A good friend from my youth, Steven Stay, posted his “365+ ideas of things to do inside that didn’t require screen time” Google Sheet on Facebook. Five summers ago, when his family was living in Qatar, he had to spend a whole summer stuck pretty much exclusively indoors. He made this list of ideas of things to do inside that didn’t require screens, many supplies, or more than five minutes of set up or clean up. He shared this list again now as it seemed appropriate to post at a time like this.
I asked if I could repost it here at remoteworkingfromhome.com. He agreed and noted he wrote a piece for dohanews.co (now offline) which I am reposting here (with minor edits). Thanks Steve! –Joshua McNary, Host of remoteworkingfromhome.com
If you’re like me, you find it emotionally and mentally draining to think of something new to do every five minutes when your kids’ attention span runs out yet again.
So try this as your first summer activity: In each room of your house, look at each object in every cupboard and on every shelf and ask yourself, “What could the kids and I do with this that would keep us genuinely entertained for just five minutes?”
Then write all your answers on a numbered list. Then, when anyone needs something to do, just pick a random number and do whatever the list says.
Some of the ideas we came up with include smelling spices, doing a treasure hunt and letting the kids be the boss for 15 minutes.
See the list of ideas here, where I’ll be posting a short video about each and every one of the activities I’ve been doing with my kids.
Keep it simple
The key to making these activities work is to not over think them. Those lists of summer ideas people pass around on Pinterest and Facebook all sound delightful, but a lot of them require you to do the activity outside, buy supplies, or make a significant mess. These are all things I don’t want to do.
If you don’t either, then make some rules about what’s allowed on your list. Here are my list’s rules:
- We should already own the necessary supplies;
- We should be able to find them and start the activity in less than a minute;
- If the supplies get used up, they should be inexpensive to replace;
- It shouldn’t take more than a minute to clean up; and
- It shouldn’t make me too tired to stay cheerful until my next chance to rest.

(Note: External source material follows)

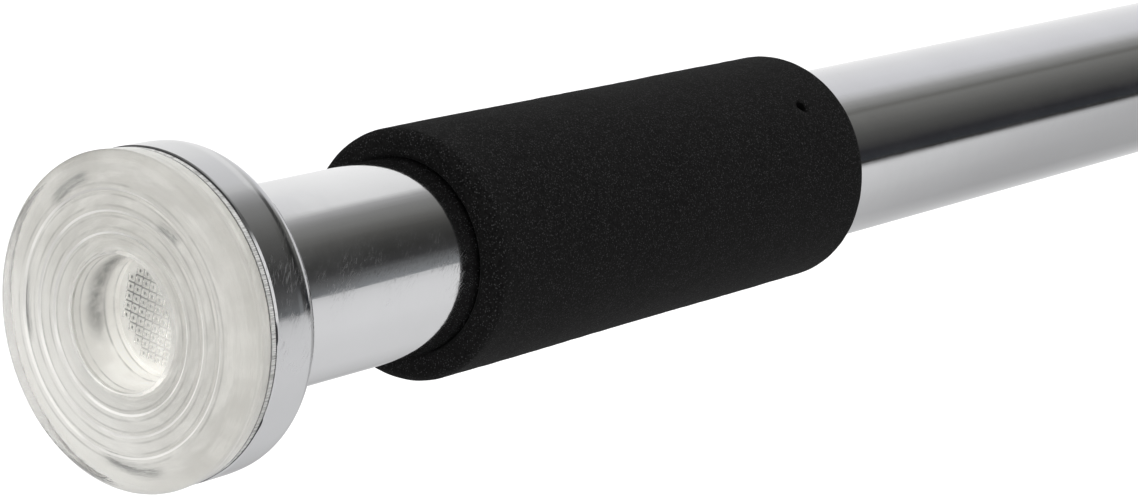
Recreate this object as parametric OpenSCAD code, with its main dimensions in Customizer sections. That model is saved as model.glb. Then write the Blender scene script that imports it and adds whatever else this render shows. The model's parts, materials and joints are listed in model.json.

Simple activities don’t have to be dull for you or for your kids.
For example, I like math and science, and my son has come home from kindergarten talking about 3D shapes a few times in the last month (cubes, pyramids, rectangular prisms, etc.).
So when he asked me about some strangely-shaped dice he found in our house a few weeks ago, I grabbed some raisins and toothpicks from the kitchen and taught him the shapes’ names and the patterns that make them.
He still mentions it to me whenever we eat raisins or he sees the dice!
Don’t rely on electronic entertainment
I’m not a Luddite – I love technology, and I love my screen time. However, you can have too much of a good thing, so set a time limit for how much screen time your kids can have, and save those electronic activities for the times when you know you’ll need a break most.
Also, filling your time with the activities on your list will help you avoid eating too much out of sheer boredom.
Let out your inner kid
You can probably remember games, rhymes, songs, and pastimes from your own childhood that your kids have never experienced. Preserve your family and/or national culture by teaching them to your kids.
My parents did this a lot, teaching us all the games they played as kids (Hide and Seek, Tag, Duck Duck Goose, Kick the Can, etc.) and even making up lots of new ones.
Here are a couple of my favorites:
- Mother, May I? is a game in which one person pretends to be Mom standing at one end of a space, and everyone else pretends to be kids at the other side. Each kid’s goal is to reach the Mom first. The kids take turns saying things like, “Mother, may I take three dinosaur steps?” or “Mother, may I do ten bunny hops?” or some other ridiculous mode of locomotion. Then Mom decides whether to say “Yes, you may” or “No, but you may take three alligator crawls,” etc. Take turns being the Mom and be as zany as you can with your ways to move.
- In The Gingerbread Man game, a parent is the baker, and the kids start out rolled up on the floor pretending to be balls of dough. The baker rolls out the dough/kids, shapes them into gingerbread men (with a lot of tickling involved), then throws them in the “oven”(meaning the couch or a bed) to “cook” and pretends to fall asleep nearby. Then the kids try to sneak out of the bakery and run through the house saying – or more likely screaming- the famous line “Run, run, as fast as you can! You can’t catch me! I’m the gingerbread man!” while the baker tries to catch them and put them back in the “oven.”
Share the fun
Chances are you know somebody else spending this summer in Qatar with kids, so work out a babysitting trade – for example, you take the morning, and they take the afternoon, or just take turns spending the day at each other’s house.
The kids will keep each other entertained, and you’ll get the grown-up conversation you so desperately need. You’ll make your friends’ summer better, too.
“But what about cabin fever?” you might be wondering. “We’ve got to go out sometimes!”
Of course you do. I’m not suggesting that you never leave your house, never spend money for entertainment, never go to the mall, or never have another Netflix binge-watching marathon.
I’m just advocating for moderation and providing some alternatives to two solid months of wandering the malls staring at our phones.